__What you are asked to do__: Keep only the lines from the top of the listing through the one with "[for (i = [0:4])", and reproduce them unaltered.

__Records provided__:
--------

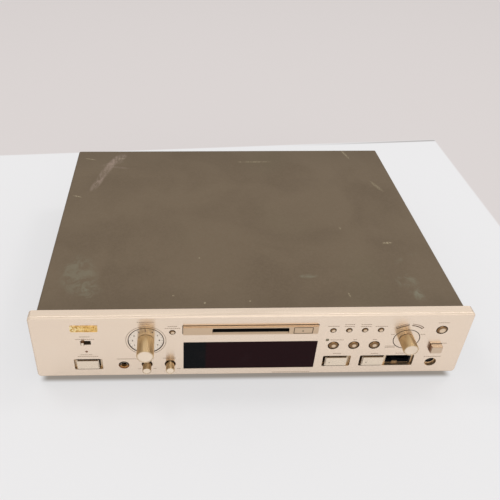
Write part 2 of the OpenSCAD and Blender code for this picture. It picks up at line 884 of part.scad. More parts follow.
module power_board()
    color(board_green) {
        circuit_board(power_board_box, main_board_z);
        block(power_board_box[0] + 14, power_board_box[0] + 60, 170, 173,
            main_board_z + board_t, main_board_z + 36);
        for (i = [0:6])
            block(power_board_box[0] + 15 + i * 7, power_board_box[0] + 16.2 + i * 7, 173, 186,
                main_board_z + board_t, main_board_z + 36);
    }

module board_pillars()
    color(nickel)
        for (place = pillar_places)
            difference() {
                bar_z(place[0], place[1], tray_top, main_board_z, 3);
                bar_z(place[0], place[1], tray_top + 1, main_board_z + cut, board_screw_r + snug);
            }

// Place across, depth, radius and height of each capacitor
can_places = concat([for (i = [0:2]) [power_board_box[0] + 26 + i * 24, 215, 9, 30]],
    [for (i = [0:3]) [power_board_box[0] + 20 + i * 18, 250, 5, 20]],
    [for (i = [0:5]) [-70 + i * 20, 285, 4, 12]],
    [for (i = [0:4]) [10 + i * 26, 150, 3.2, 11]]);

module capacitors()
    color(black)
        for (can = can_places)
            bar_z(can[0], can[1], main_board_z + board_t, main_board_z + board_t + can[3], can[2]);

// Laminated core with its winding between two cheeks
module transformer()
    color(copper) {
        x0 = transformer_box[0];
        x1 = transformer_box[1];
        y0 = transformer_box[2];
        y1 = transformer_box[3];
        mid = (x0 + x1) / 2;
        top = tray_top + 44;
        difference() {
            union() {
                block(x0, x1, y0 + 12, y1 - 12, tray_top + 1.5, top);
                block(x0 - 8, x1 + 8, y0 + 8, y1 - 8, tray_top, tray_top + 1.5);
            }
            for (s = [-1, 1])
                block(mid + s * 15 - 6, mid + s * 15 + 6, y0, y1, tray_top + 10, top - 9);
        }
        difference() {
            block(mid - 20.5, mid + 20.5, y0 + 2, y1 - 2, tray_top + 10.5, top - 9.5);
            block(mid - 9.5, mid + 9.5, y0 + 11.5, y1 - 11.5, tray_top + 5, top);
            for (s = [-1, 1])
                block(mid + s * 22 - 1.2, mid + s * 22 + 1.2, y0, y1, tray_top, top);
        }
    }

key_board_left = left_x + 16;
key_board_right = right_x - 16;
key_board_z = [9, 77];
notch_half = slot_w / 2 + 2.4;
key_board_notch_z = base_z - 2;

module key_board()
    color(board_green)
        difference() {
            block(key_board_left, key_board_right, board_y, board_y + board_t, key_board_z[0],
                key_board_z[1]);
            block(slot_x - notch_half, slot_x + notch_half, board_y - cut, board_y + board_t + cut,
                key_board_notch_z, key_board_z[1] + cut);
            for (place = [[level_x, level_z, 3.3], [jog_x, jog_z, 3.3], [left_knob_x, small_knob_z, 2.3],
                    [right_knob_x, small_knob_z, 2.3]])
                on_face(place[0], place[1])
                    peg(place[2], 0, board_y + board_t + cut);
            on_face(phones_x, phones_z)
                tablet(16.4, 16.4, 0.5, 0, board_y + board_t + cut);
        }

switch_places = concat([for (key = round_keys) [key[0], key[1]]], oblong_wells,
    [[eject_x, slot_z]], [for (m = [back_arc_mid, next_arc_mid])
        [jog_x + (arc_in_r + arc_out_r) / 2 * cos(m), jog_z + (arc_in_r + arc_out_r) / 2 * sin(m)]]);
timer_body_front = sub_back + 1.6;

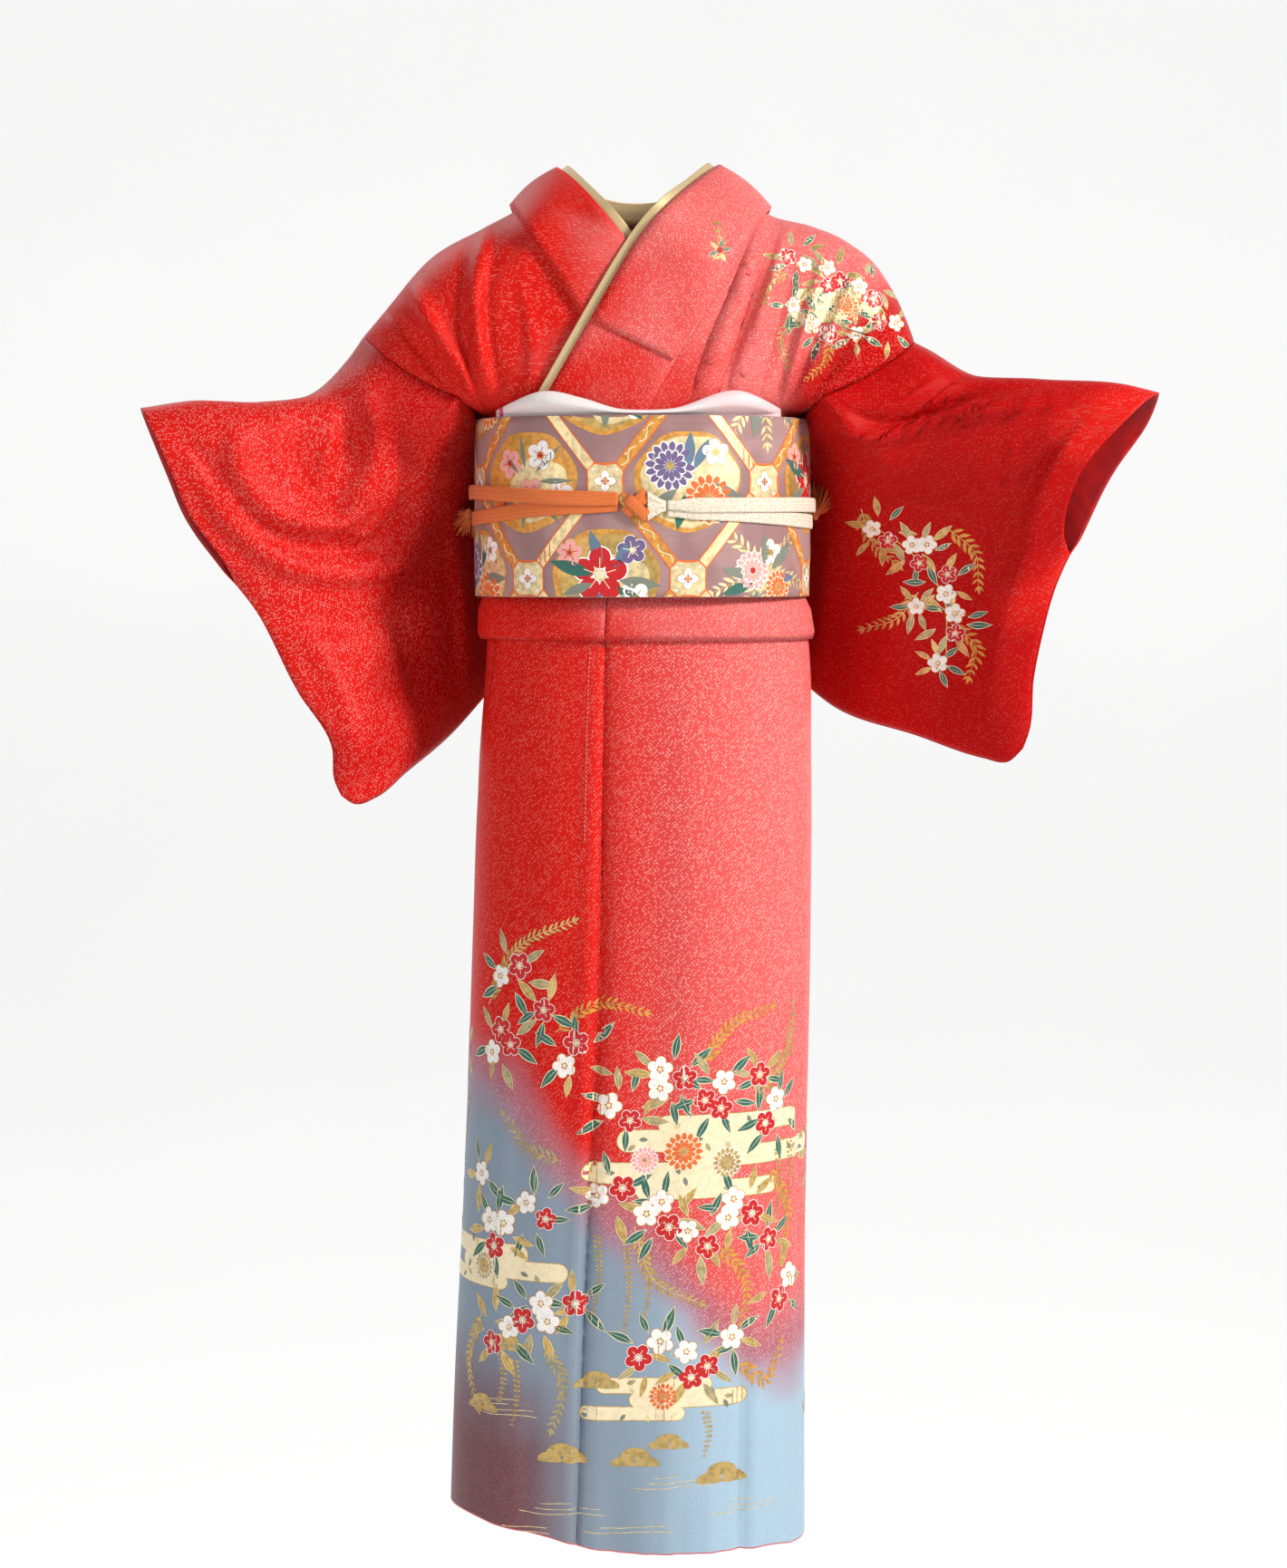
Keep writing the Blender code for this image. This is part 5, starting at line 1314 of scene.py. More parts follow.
def make_collar(silk, gold):
    """The collar, the over-collar and the strip of false collar."""
    across = shares(COLLAR_COLUMNS)
    grid = collar_strip((0, 19), across, 0.0)
    cloth("collar", grid, axis_of(grid), [silk], "folded", ["bodice_left", "bodice_right"])
    grid = collar_strip(OVER_COLLAR_STATIONS, 0.02 + 0.965 * across, LAYER)
    cloth("over_collar", grid, axis_of(grid), [silk], "folded", ["collar"])
    strip = np.linspace(0.75, 2.0, COLLAR_COLUMNS)
    grid = collar_strip(DATE_ERI_STATIONS, strip, -DATE_ERI_DROP, DATE_ERI_SHOWS)
    cloth("date_eri", grid, axis_of(grid), [gold], "folded", ["collar"])


def make_skirt(silk, lining):
    """The panels below the obi, the left front lapped over the right."""
    inset = gap_angle(PANEL_GAP)
    side = SIDE_SEAM_ANGLE
    back = BACK_SEAM_ANGLE
    panels = [
        # name, first line, last line, layer, width in metres
        ("skirt_front_left", lambda z: okumi_seam(z) + inset, fixed(side), 1, 0.235),
        ("okumi_left", okumi_edge, lambda z: okumi_seam(z) - inset, 1, 0.16),
        ("skirt_front_right", fixed(-side), fixed(UNDER_SEAM_ANGLE - inset), 0, 0.25),
        ("okumi_right", fixed(UNDER_SEAM_ANGLE + inset), fixed(UNDER_EDGE_ANGLE), 0, 0.12),
        ("skirt_back_left", fixed(side - SIDE_LAP_ANGLE), fixed(180.0 - back), 0, 0.2),
        ("skirt_back_right", fixed(-180.0 + back), fixed(-side - 2 * inset), 0, 0.19),
    ]
    rows = round((SKIRT_TOP - HEM) / SKIRT_SPACING)
    for name, first, last, layers, width in panels:
        grid = skirt_panel(first, last, layers, round(width / SKIRT_SPACING), rows)
        piece = cloth(name, grid, axis_of(grid), [silk, lining], "hung", ["obi_wrap"])
        hem_faces = np.zeros(len(piece.data.polygons), dtype=int)
        hem_faces[-(grid.shape[1] - 1):] = 1
        piece.data.polygons.foreach_set("material_index", hem_faces)


def make_ohashori(silk):
    """The fold of cloth below the obi."""
    inset = gap_angle(PANEL_GAP)
    side = SIDE_SEAM_ANGLE
    panels = [
        # name, first line, last line, columns
        ("ohashori_front", lambda z: okumi_seam(z) + inset, fixed(side - inset), 60),
        ("ohashori_okumi", fixed(-side + inset), lambda z: okumi_seam(z) - inset, 52),
        ("ohashori_back_left", fixed(side + inset), fixed(180.0 - BACK_SEAM_ANGLE), 48),
        ("ohashori_back_right", fixed(-180.0 + BACK_SEAM_ANGLE), fixed(-side - inset), 48),
    ]
    for name, first, last, columns in panels:
        grid = ohashori_panel(first, last, columns)
        cloth(name, grid, axis_of(grid), [silk], "folded", ["obi_wrap"])


def make_obi(ground, reverse):
    """The wrap round the body, then what is tied behind."""
    angle = obi_columns(-OBI_END_ANGLE, OBI_END_ANGLE)[None, :]
    z = np.linspace(OBI_BOTTOM, OBI_TOP, OBI_STEPS)[:, None]
    share = np.linspace(0.0, math.pi, OBI_STEPS)[:, None]
    pressed = 0.0005 * np.exp(-(((z + 0.328) / 0.016) ** 2))
    bow = OBI_BOW * np.sin(share) - pressed + 0.0003 * np.sin(np.radians(angle) * 23.0) * np.sin(share)
    grid = obi_point(angle, z, bow)
    cloth("obi_wrap", grid, axis_of(grid), [ground, reverse], "folded", ["bodice_left"], OBI_WALL)
    make_drum(ground, reverse)
    make_te(reverse)


def make_drum(ground, reverse):
    """The drum and its tail, which hang behind."""
    for name, rows, count, half_width, hold in (
        ("obi_drum", DRUM_ROWS, DRUM_POINTS, DRUM_HALF_WIDTH, DRUM_BOW),
        ("obi_tare", TARE_ROWS, TARE_POINTS, TARE_HALF_WIDTH, 0.0),
    ):
        grid = hung(rows, count, half_width, hold)
        across = (grid[..., 0] - OBI_CENTRE_X) / half_width
        grid[..., 1] += 0.0007 * np.sin(across * 7.0 + grid[..., 2] * 31.0) * (1 - across**2)
        centre = grid.copy()
        centre[..., 1:] = DRUM_MIDDLE if name == "obi_drum" else axis_of(grid)[..., 1:]
        cloth(name, grid, centre, [ground, reverse], "folded", ["obi_wrap"], TAIL_WALL)


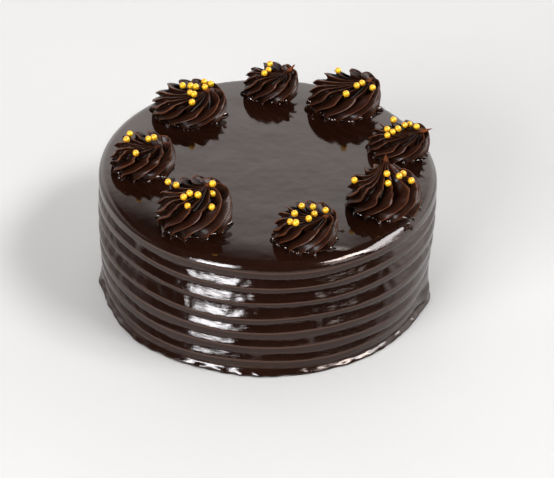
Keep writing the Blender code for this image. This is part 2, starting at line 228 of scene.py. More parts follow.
def by_hand(radius, height):
    """The side pushed out of round and the ridges out of level by slow waves, and the drips added."""
    on_side = np.clip((radius - UNEVEN_FROM) / UNEVEN_FADE, 0.0, 1.0)
    free = on_side * np.clip(height / FOOT_CALM, 0.0, 1.0)
    below_rim = free * np.clip((CAKE_HEIGHT - height) / RIM_CALM, 0.0, 1.0)
    level = height / WAVE_HEIGHT
    push = np.sin(2.0 * cake_bearing + 0.6 * level + 0.5) + 0.6 * np.sin(5.0 * cake_bearing - level)
    lift = np.sin(3.0 * cake_bearing - 0.9 * level + 1.0) + 0.6 * np.sin(7.0 * cake_bearing + 1.7 * level)
    grow = OUT_OF_ROUND * push * below_rim
    for middle, drip_height, half_width, half_height, bulge in DRIPS:
        upright = np.exp(-(((height - drip_height) / half_height) ** 2))
        grow += bulge * bump_round(middle, half_width) * upright * on_side
    return radius + grow, height + OUT_OF_LEVEL * lift * below_rim


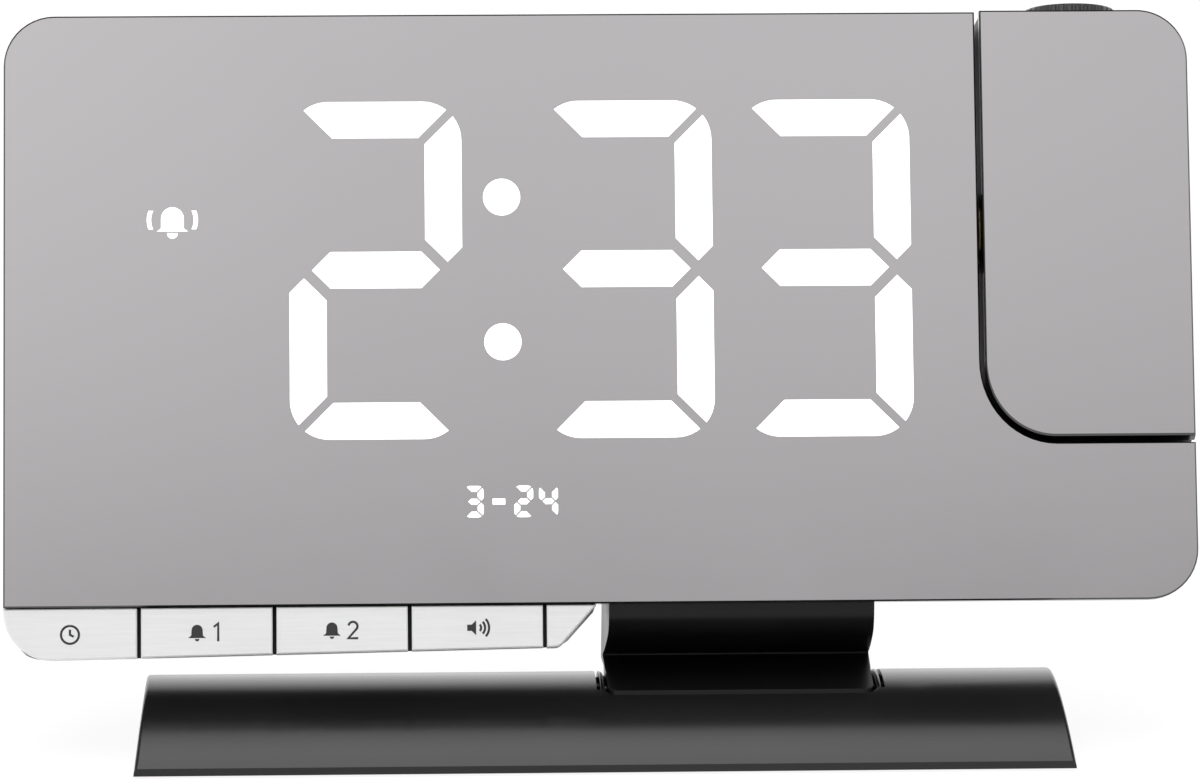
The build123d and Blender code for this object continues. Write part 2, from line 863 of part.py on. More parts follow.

--------

__Expected answer__:
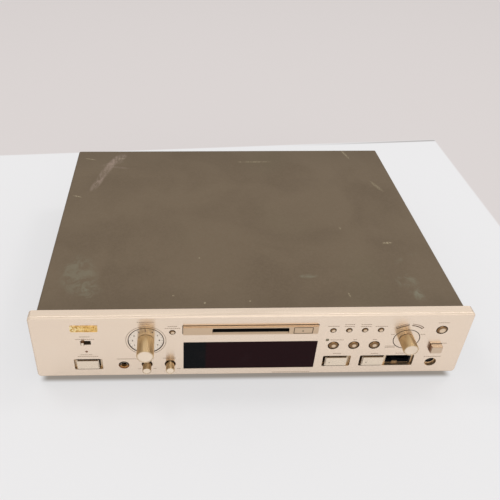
Write part 2 of the OpenSCAD and Blender code for this picture. It picks up at line 884 of part.scad. More parts follow.
module power_board()
    color(board_green) {
        circuit_board(power_board_box, main_board_z);
        block(power_board_box[0] + 14, power_board_box[0] + 60, 170, 173,
            main_board_z + board_t, main_board_z + 36);
        for (i = [0:6])
            block(power_board_box[0] + 15 + i * 7, power_board_box[0] + 16.2 + i * 7, 173, 186,
                main_board_z + board_t, main_board_z + 36);
    }

module board_pillars()
    color(nickel)
        for (place = pillar_places)
            difference() {
                bar_z(place[0], place[1], tray_top, main_board_z, 3);
                bar_z(place[0], place[1], tray_top + 1, main_board_z + cut, board_screw_r + snug);
            }

// Place across, depth, radius and height of each capacitor
can_places = concat([for (i = [0:2]) [power_board_box[0] + 26 + i * 24, 215, 9, 30]],
    [for (i = [0:3]) [power_board_box[0] + 20 + i * 18, 250, 5, 20]],
    [for (i = [0:5]) [-70 + i * 20, 285, 4, 12]],
    [for (i = [0:4]) [10 + i * 26, 150, 3.2, 11]]);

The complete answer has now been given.